The Quads and Acoustats are not as inefficient as they appear on paper; generally speaking add 6dB to any planar’s measured values to sort out where they actually sit (some amps have trouble driving ESLs which is unrelated to their efficiency). This is because when measured, the microphone is placed at 1 meter. At that distance, a good deal of the output of the speaker is not picked up by the mic. You have be back from the speaker a good 10 feet to really understand its efficiency. ESLs do not suffer thermal compression as they have no voice coils.


Efficiency and impedance are important, but like class A vs AB in amplifiers, a lot has to do with execution. As an amplifier manufacturer that makes both class A tube amps and class D amplifiers, I see how distortion plays out in systems all the time. In solid state, you lose power as the impedance is increased but you also lose distortion. Now if sound quality is your goal then your amplifier dollar will be best served be a speaker of higher impedance; if *sound pressure* is your goal then you have a weak (3dB) argument for 4 ohms.


Higher efficiency speakers require greater precision in their construction, which makes them a lot more expensive. They were the only game in town when tubes were King; speakers had to make the most of amplifiers whose power is expensive. OTOH when solid state became practical, amp manufacturers realized the benefit of no output transformer and no filament circuit- so they could make an amp of the same power that cost 10% of the cost of a tube amp and sell it for 90% of the price of that tube amp. Speaker manufacturers saw this and realized that if they went to 4 ohms and less efficiency the lower cost to build the speaker meant they could make more money too. Solid state amplifier power is cheap, so this has worked great market-wise but its been one of the barriers between sounding like real music as opposed to a really good stereo.
Not saying you are incorrect, but give me an idea of a couple of common inefficient speakers, and a couple you think do a great job.

What is your cut-off for efficiency and impedance, more or less? What is good, and what is bad?
What a joke about not purchasing speakers with sensitivity ratings lower than 90 or lower than an 8 ohm load. In this 1 sentence, you pretty much eliminated every "best" speaker on the market. Most of these "best" speakers have sensitivity ratings in the middle to upper 80's and some go down below 4 ohms (some in the 2 ohm range). All this means, if you buy the best speaker, you also need to buy a better/best amp to drive them.
A speaker that is low efficiency (less than 88db if 8 ohms) is simply not 'the best' plain and simple. It might be very good, but not the best. Its a common misconception that when the speaker is inefficient it trades off efficiency for transparency. This idea is simply false. One of the most transparent speakers I've heard (and this is compared to Wilson, Magico and others) is 98dB (and also is flat to 20Hz), made by Classic Audio Loudspeakers. Transparency and efficiency are unrelated.
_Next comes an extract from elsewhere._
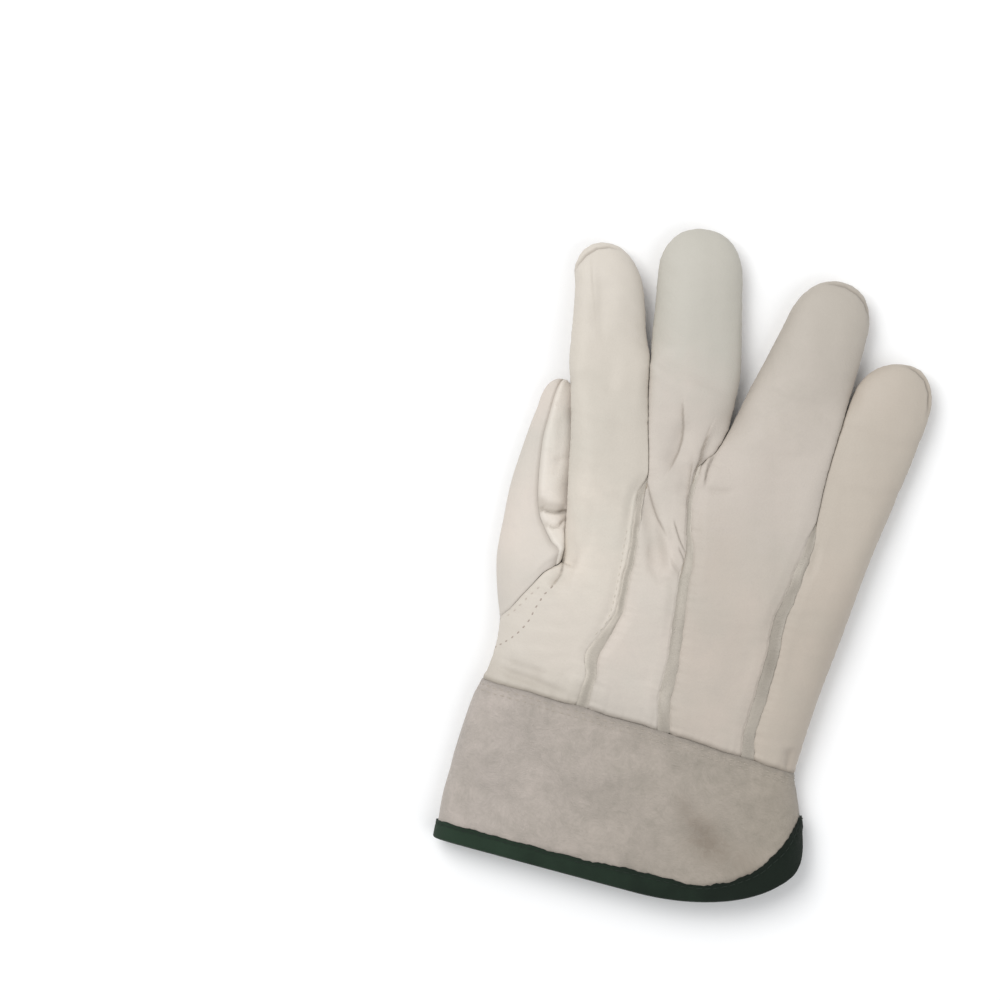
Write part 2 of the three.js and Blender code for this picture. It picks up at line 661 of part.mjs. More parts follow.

IMO/IME when the speaker gets below 89 dB you are into a situation known in the radio world as 'gold plated decibels'. You also have to pay attention to impedance; if the speaker is 89dB and 4 ohms its actual efficiency is 86dB, because 2.83 volts into 4 ohms is 2 watts, not 1. Think about it this way: in most average rooms to work with a speaker that is 89dB and 8 ohms you'll need about 250 watts to really play whatever you want without clipping the amp. But if the speaker is 95dB you'll only need 60 watts to do the same thing. Its far easier to find a good sounding 60 watt amp than it is to find one that makes 250 watts. As the power goes up, the field narrows dramatically!
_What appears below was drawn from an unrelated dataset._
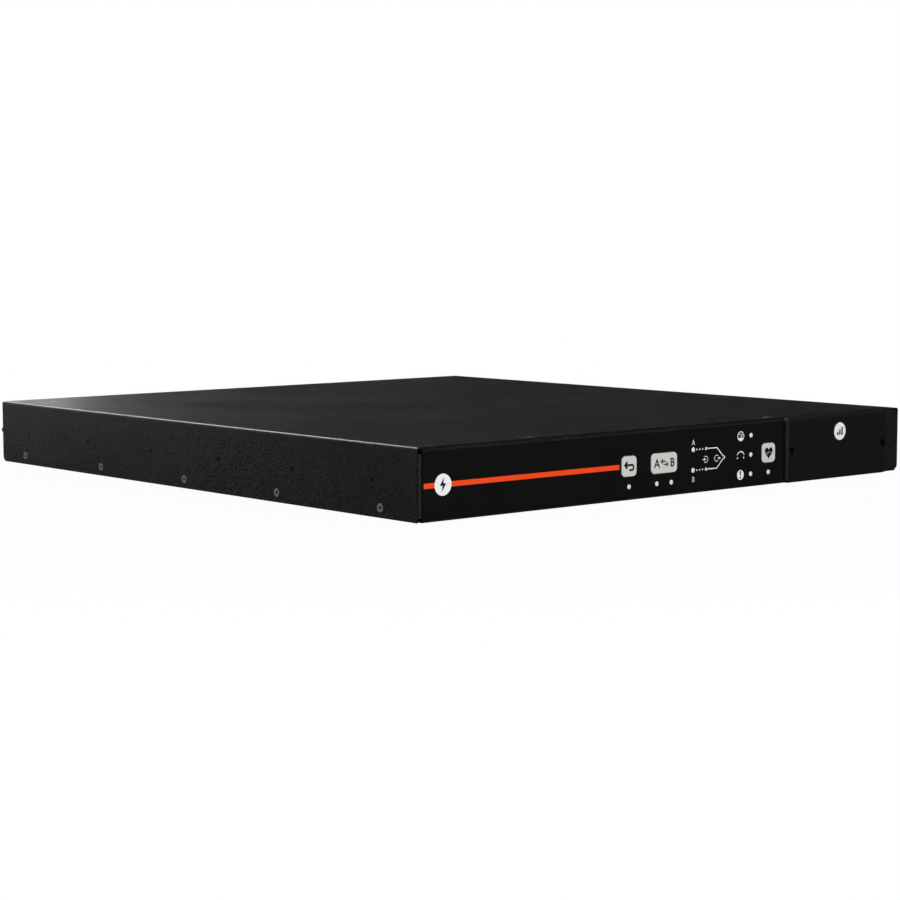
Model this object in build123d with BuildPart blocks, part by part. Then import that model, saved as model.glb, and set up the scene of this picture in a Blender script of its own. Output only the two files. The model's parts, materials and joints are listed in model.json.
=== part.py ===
from build123d import *
import os

# Rack power distribution unit, one rack unit high, with two power inputs and a transfer switch.
# Millimetres. X runs across the unit, +X to the right seen from the front.
# Y runs from the front panel to the sockets at the rear, and Z upwards.
# The origin is the centre of the underside.

# Chassis
width = 437.4
depth = 470.0
height = 43.7
cover_sheet = 1.0
cover_bend = 1.6
cover_setback = 1.3
cover_lift = 0.2
cover_corner = 4.0
pan_sheet = 1.2
pan_bend = 1.5
fold_gap = 0.1
flange_depth = 14.0
side_wall_height = 15.0
corner_relief = 2.8
fold_slit = 0.8
bend_inset = 0.3

front_y = -depth / 2
rear_y = depth / 2
pan_half = width / 2 - cover_sheet - fold_gap
pan_top = height - cover_sheet - fold_gap
wall_inner_y = front_y + pan_sheet
rear_inner_y = rear_y - pan_sheet

# Fixings of the cover: flat-head screws along the sides and the top's front and rear edges
screw_head_r = 2.75
screw_shank_r = 1.5
screw_length = 6.0
screw_play = 0.05
clip_hole = 4.0
side_screw_count = 5
side_screw_first = 34.5
side_screw_last = 31.5
side_screw_z = 6.2
top_screw_inset = 8.0
top_screw_edge = 13.2
front_screw_edge = 94.3
front_screw_bay_gap = 11.3
top_rear_screw_x = (-65.2, 75.1)

side_screw_pitch = (depth - side_screw_first - side_screw_last) / (side_screw_count - 1)
top_corner_screw_x = width / 2 - top_screw_edge

# Threaded holes along both sides, for rack ears and rails
ear_hole_count = 6
ear_hole_first = 41.0
ear_hole_last = 38.0
ear_hole_z = 21.8
ear_hole_r = 1.25
ear_nut_r = 3.0
ear_nut_length = 2.6

ear_hole_pitch = (depth - ear_hole_first - ear_hole_last) / (ear_hole_count - 1)

# Monitoring module at the right of the front
module_margin = 18.15
module_width = 104.9
module_bottom = 0.2
module_height = 43.0
module_proud = 4.2
module_corner = 2.5
module_edge = 1.9
module_skin = 2.2
latch_window = 4.5
latch_window_inset = 4.85
latch_window_z = 21.2
bay_margin = 4.45
bay_bottom = 4.0
bay_height = 34.8
bay_play = 0.4
case_length = 112.0
case_wall = 1.6
case_board_z = 12.0
plug_width = 44.0
plug_height = 9.0
plug_length = 12.0
rail_width = 9.0
rail_sheet = 1.2
rail_end_gap = 0.8
latch_thickness = 1.0
latch_height = 8.0
latch_length = 26.0
latch_hook = 1.4
latch_hook_length = 3.4

module_centre_x = width / 2 - module_margin - module_width / 2
latch_window_offset = module_width / 2 - latch_window_inset
bay_width = module_width - 2 * bay_margin
top_front_screw_x = (front_screw_edge - width / 2, module_centre_x - bay_width / 2 - front_screw_bay_gap)
module_face_y = front_y - module_proud
case_rear_y = front_y + case_length
rail_length = case_length - rail_end_gap - pan_sheet - flange_depth

# Control panel on the front: a flat fascia with an orange stripe, a round badge, keys and lights.
# The keys' and lights' insets are distances from its right end
fascia_thickness = 2.1
fascia_edge_left = 2.65
fascia_gap = 3.5
fascia_bottom = 2.7
fascia_height = 38.7
control_z = 21.5
stripe_height = 3.1
stripe_gap = 1.95
inlay_depth = 0.3
badge_r = 6.4
badge_inset = 16.95

key_height = 13.2
key_narrow = 13.3
key_wide = 23.7
key_corner = 3.0
key_proud = 0.15
key_gap = 0.3
key_flange = 1.4
key_flange_thickness = 0.9
key_stem = 2.6
key_travel = 0.6
return_inset = 142.4
transfer_inset = 111.25
health_inset = 12.8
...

Amplifiers might be able to drive 4 ohms and less, and they might be able to double power well below that, but because they can do that isn't the same as saying that amplifier is sounding its best. This is all about distortion: its distortion that causes us to hear differences between amplifiers. The brightness coloration of solid state is caused by distortion- the higher ordered harmonics, even though the THD might be only 0.01%. The ear uses the higher ordered harmonics to sense sound pressure and so is keenly sensitive to these harmonics.
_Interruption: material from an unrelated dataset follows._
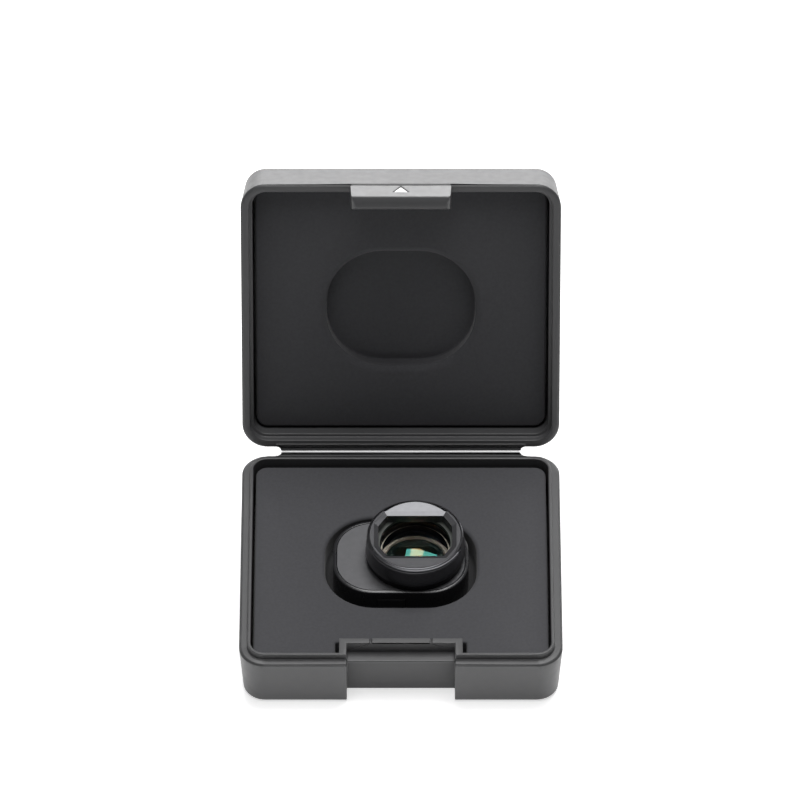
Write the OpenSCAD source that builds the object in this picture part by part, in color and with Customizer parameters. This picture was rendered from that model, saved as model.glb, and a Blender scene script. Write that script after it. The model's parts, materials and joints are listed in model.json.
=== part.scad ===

Its a simple fact that all amplifiers have less distortion into higher impedance. You can see it in their specs and you can hear it as well. If you want a solid state amp that suffers from brightness to sound a bit smoother and more detailed, have it drive a higher impedance.


Not all solid state amps have brightness- this coloration occurs when the amp had insufficient feedback which is describing most of the amps built in the last 70 years. You can get away from this by having no feedback at all, or you can get around it by having really a lot. But its important to understand that you can't just go out and 'buy a better amp'; there are not that many really powerful amps that sound like music.


The other problem you deal with is of course that you get thermal compression if the speaker lacks efficiency. You can't solve this by getting a more powerful amp, it gets worse the more power you put into the speaker.
P05129 that’s what I mean- so many people try to speak with authority and absolutes but they don’t know jack other than what they know and like.

I apologize if I sound like this- I'm coming from the perspective of engineering and as an amplifier manufacturer of the last 45 years.


Hey Ralph, I finally got the speakers. Roger has labeled them 645-8's. I put a picture of them on my system page. I have a new Cosmos coming from Sota and a Schroder CB to put on it following which it will be time to think about amplifiers:-)
@mijostyn Sound Labs, like most speakers with rear-firing information, need at least 5 feet from the wall behind them. I can't tell if that is what you have or not.
Inefficient and low impedance speakers are IMO/IME a mistake.


All amps make more distortion playing into lower impedance. If you want the amp to sound smoother and more detailed, set it up to drive a higher impedance.


Inefficient speakers need really powerful amps to play properly, and they suffer thermal compression. Really powerful amps that actually sound like real music are not that common and likely pretty expensive, when the whole thing could have been solved without any loss of bandwidth or resolution by simple getting a speaker that's easier to drive.


Speaker cables get far more critical on low impedance speakers too. You can easily spend $$$$s on speaker cables, but if you have a higher impedance speaker the cables simply won't bring as much to the table.